# Gaming Build



## Paladone (Jan 26, 2014)

Hey guys,

So my friend is looking at building a gaminc PC. The only game he really plays are LoL and WoW. He would also like for it to last a few years although he may upgrade the GPU in the future. His budget is around $1000

Parts he already has:
Sabertooth 990FX
Samung 840 Pro 128GB ssd with windows 7
He has a case, not sure which though

I was just theorizing and put this together for him - https://www.ple.com.au/ViewWishlist.aspx?WishlistGuid=b885ca32-5766-478b-acb9-5f2ff2ef6ebc

Is there anything that you would change, whether you think it's something that is lacking or even overkill?


----------



## BarbaricSoul (Jan 26, 2014)

the Sabertooth is not going to fit in a mITX case

for $25 more, I'd get this monitor instead- https://www.ple.com.au/ViewItem.aspx?InventoryItemID=612853&CategoryID=501

Any chance of getting a 8320 over the 8350 (should save around $40 and can be easily OC'ed the 8350 speeds)

Change to this PSU (550 watts is plenty, plus XFX makes better PSUs than Thermaltake does) https://www.ple.com.au/ViewItem.aspx?InventoryItemID=606868&CategoryID=518


----------



## Paladone (Jan 26, 2014)

BarbaricSoul said:


> the Sabertooth is not going to fit in a mITX case


Sorry, the case shouldn't be in the list. He already has a full tower case.


----------



## micropage7 (Jan 26, 2014)

BarbaricSoul said:


> the Sabertooth is not going to fit in a mITX case


yep, sabertooth is atx which larger than mitx board
what about
Cooler Master Storm Enforcer Mid Tower Case (SGC-1000-KWN1 )
BitFenix Shinobi Black Mid Tower Case w/Side Panel Window (BFC-SNB-150-KKW1-RP)
the rest looks ok


----------



## BarbaricSoul (Jan 26, 2014)

Paladone said:


> Sorry, the case shouldn't be in the list. He already has a full tower case.
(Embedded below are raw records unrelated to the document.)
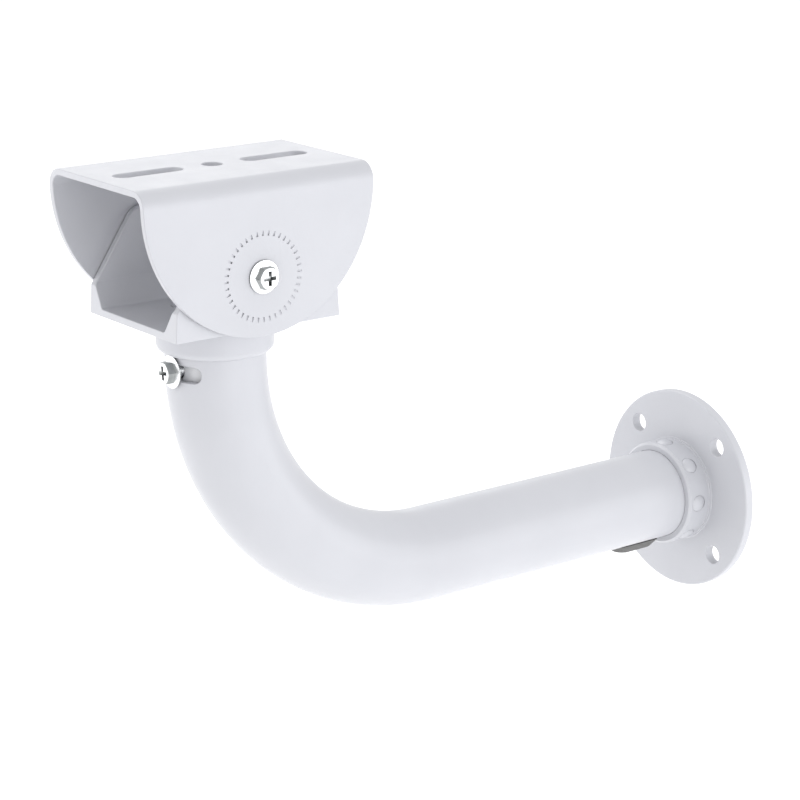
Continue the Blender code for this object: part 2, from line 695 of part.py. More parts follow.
def main():
    clear_scene()
    powder_coat = material("white_powder_coat", (0.82, 0.82, 0.86), 0.38, 0.0)
    plated_steel = material("zinc_plated_steel", (0.78, 0.79, 0.80), 0.25, 1.0)
    rubber = material("grey_rubber", (0.16, 0.16, 0.17), 0.7, 0.0)
    wall_flange(powder_coat)
    collar_rivets(powder_coat)
    arm_tube(powder_coat)
    cable_grommet(rubber)
    swivel = empty("swivel_axis", SWIVEL_AXIS)
    swivel_spigot(powder_coat, swivel)
    spigot_screws(plated_steel, swivel)
    lower_saddle(powder_coat, swivel)
    tilt_fasteners(plated_steel, swivel)
    swivel_lock_screw(plated_steel, swivel)
    tilt = empty("tilt_axis", TILT_AXIS - SWIVEL_AXIS, swivel)
    upper_saddle(powder_coat, tilt)
    shading = edge_shading()
    for node in bpy.data.objects:
        if node.type == "MESH" and not node.hide_render:
            node.modifiers.new("edge_shading", "NODES").node_group = shading


main()
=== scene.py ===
"""Security camera wall bracket: the finished pieces, materials, lights and camera.

The frame gives the main sizes. The wall is the plane y = 0, the arm runs along -Y and turns up
to +Z, and everything is in metres.
"""

import json
import math

import bmesh
import bpy
from mathutils import Matrix, Vector

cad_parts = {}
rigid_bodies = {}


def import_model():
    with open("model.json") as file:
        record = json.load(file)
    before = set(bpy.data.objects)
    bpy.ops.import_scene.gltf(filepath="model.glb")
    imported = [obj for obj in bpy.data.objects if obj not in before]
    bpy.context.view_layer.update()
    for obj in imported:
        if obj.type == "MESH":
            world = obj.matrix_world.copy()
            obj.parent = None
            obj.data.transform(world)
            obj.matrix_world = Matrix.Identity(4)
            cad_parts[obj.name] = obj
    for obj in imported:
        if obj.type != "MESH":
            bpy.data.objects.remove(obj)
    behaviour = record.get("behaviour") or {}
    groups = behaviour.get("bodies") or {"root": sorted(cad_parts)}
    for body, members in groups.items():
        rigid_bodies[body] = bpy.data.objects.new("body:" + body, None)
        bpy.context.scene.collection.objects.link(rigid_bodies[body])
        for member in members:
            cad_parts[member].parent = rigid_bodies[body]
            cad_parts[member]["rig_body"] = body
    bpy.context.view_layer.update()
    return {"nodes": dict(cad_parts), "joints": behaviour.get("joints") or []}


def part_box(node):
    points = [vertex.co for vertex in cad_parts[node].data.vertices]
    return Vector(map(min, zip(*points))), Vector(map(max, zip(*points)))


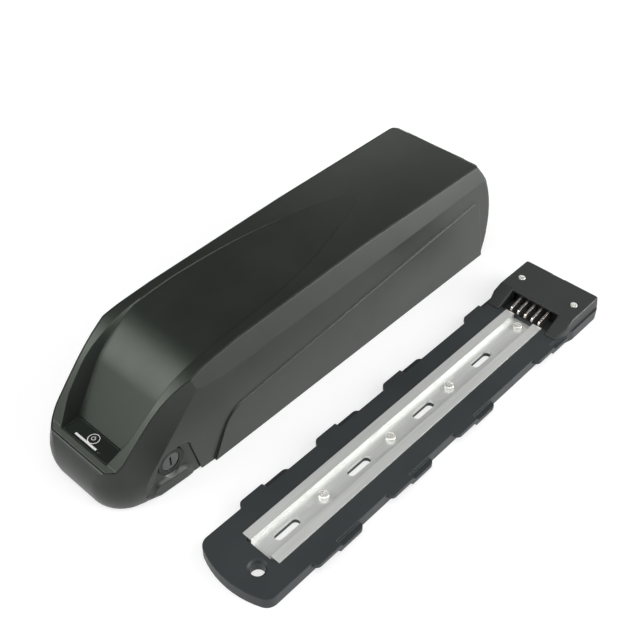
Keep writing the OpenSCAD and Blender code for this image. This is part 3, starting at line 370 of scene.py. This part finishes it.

so that means you have an extra $75 for your suggested build, change out the video card for this one- https://www.ple.com.au/ViewItem.aspx?InventoryItemId=612688


----------



## Devon68 (Jan 26, 2014)

Here is what I would choose:
AMD FX 8350 (249$) - https://www.ple.com.au/ViewItem.aspx?InventoryItemID=611022&CategoryID=654
Cooler master Hyper 212 Evo (43$) - https://www.ple.com.au/ViewItem.aspx?InventoryItemID=608259&CategoryID=231
Memory you chose is OK (109$)
GPU XFX R9 270 (you can OC it yourself to R9 270X ) (235$) - https://www.ple.com.au/ViewItem.aspx?InventoryItemID=613518&CategoryID=259
Monitor Asus VS247HR 23.6'' Full HD WS 2ms LED Monitor (175$) - https://www.ple.com.au/ViewItem.aspx?InventoryItemID=613562&CategoryID=296
PSU XFX TS 650W Gold Power Supply (109$) - https://www.ple.com.au/ViewItem.aspx?InventoryItemID=613850&CategoryID=318
HDD Western Digital Blue WD10EZEX 1TB (72$) - https://www.ple.com.au/ViewItem.aspx?InventoryItemID=611121&CategoryID=243 

The total is 992$


----------



## Paladone (Jan 27, 2014)

Alright, thanks guys. He approves of everything but we are still discussing the graphics cards. Which of these two would you say is better?(He is running 1 monitor but maybe a second in the future) - http://www.msy.com.au/product.jsp?productId=11264 or 
http://ple.com.au/ViewItem.aspx?InventoryItemID=612688&CategoryID=467


----------



## Pehla (Jan 27, 2014)

why not this..top of the 760´s
http://www.msy.com.au/product.jsp?productId=11462
and its even cheaper then both of those two!!


----------



## XSI (Jan 27, 2014)

~40-50$ more and you can get 280x. I would go for it if budget allows it.


----------



## Paladone (Jan 27, 2014)

Will a 280x run on a 550w PSU?


----------



## BarbaricSoul (Jan 27, 2014)

Yes it will.

If you stay with the GTX760, I highly recommend the EVGA ACX model. I have a ACX cooler on my GTX 780ti and it is a great cooler. Quiet and keeps my card under 74'c no matter what I do or how high a OC I run.


----------



## Devon68 (Jan 27, 2014)

Well the Gigabyte 4GB version is tempting but I have to agree with BarbaricSoul the EVGA ACX model is a great cooler.


----------